Fresh out of NVIDIA GTC, the company has announced the reference design for NVIDIA Vera Rubin DSX AI Factory, redefining the modern data centre with codesigned AI infrastructure. 

Alongside physical architecture, to ease large-scale AI factory buildouts, NVIDIA has made its Omniverse DSX digital twin blueprint available. 

Fully compatible with NVIDIA Vera Rubon DSX, this blueprint will allow operators to model entire AI factories virtually, testing layouts, power distribution and thermal behaviour before construction.

“In the age of AI, intelligence tokens are the new currency and AI factories are the infrastructure that generates them,” says Jensen Huang, Founder and CEO of NVIDIA. 

NVIDIA Vera Rubin DSX | Credit: NVIDIA

“With the NVIDIA Vera Rubin DSX AI Factory reference design and Omniverse DSX Blueprint, we are providing the foundation to build the world’s most productive AI factories, accelerating time to first revenue and maximizing scale and energy efficiency.”
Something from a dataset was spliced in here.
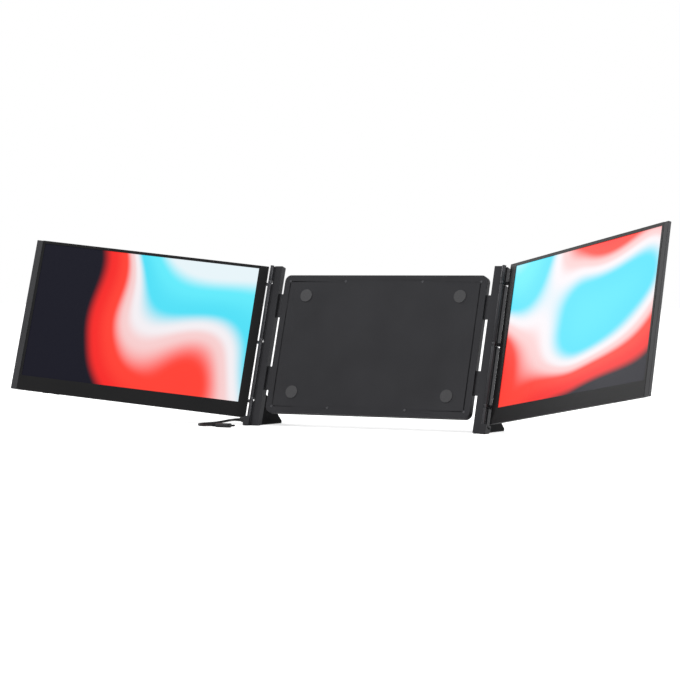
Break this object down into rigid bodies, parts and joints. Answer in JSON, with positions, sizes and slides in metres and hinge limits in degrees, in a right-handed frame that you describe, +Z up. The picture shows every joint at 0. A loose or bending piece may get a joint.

Big names in the industry – including Cadence, Dassault Systèmes, Eaton, Jacobs, Nscale, Phaidra, Procore, PTC, Schneider Electric, Siemens, Switch, Trane Technologies and Vertiv – have rallied behind to contribute to both the blueprint and and reference design to help build and operate new AI data centres.

Optimising data centres for power, cooling and efficiency

The NVIDIA Omniverse DSX Blueprint standardises how compute, storage, networking and operational systems work together, enabling large scale deployments to be more predictable and efficient.

Inefficiencies in one layer can bottleneck performance, but the DSX model integrates systems to ensure seamless scaling.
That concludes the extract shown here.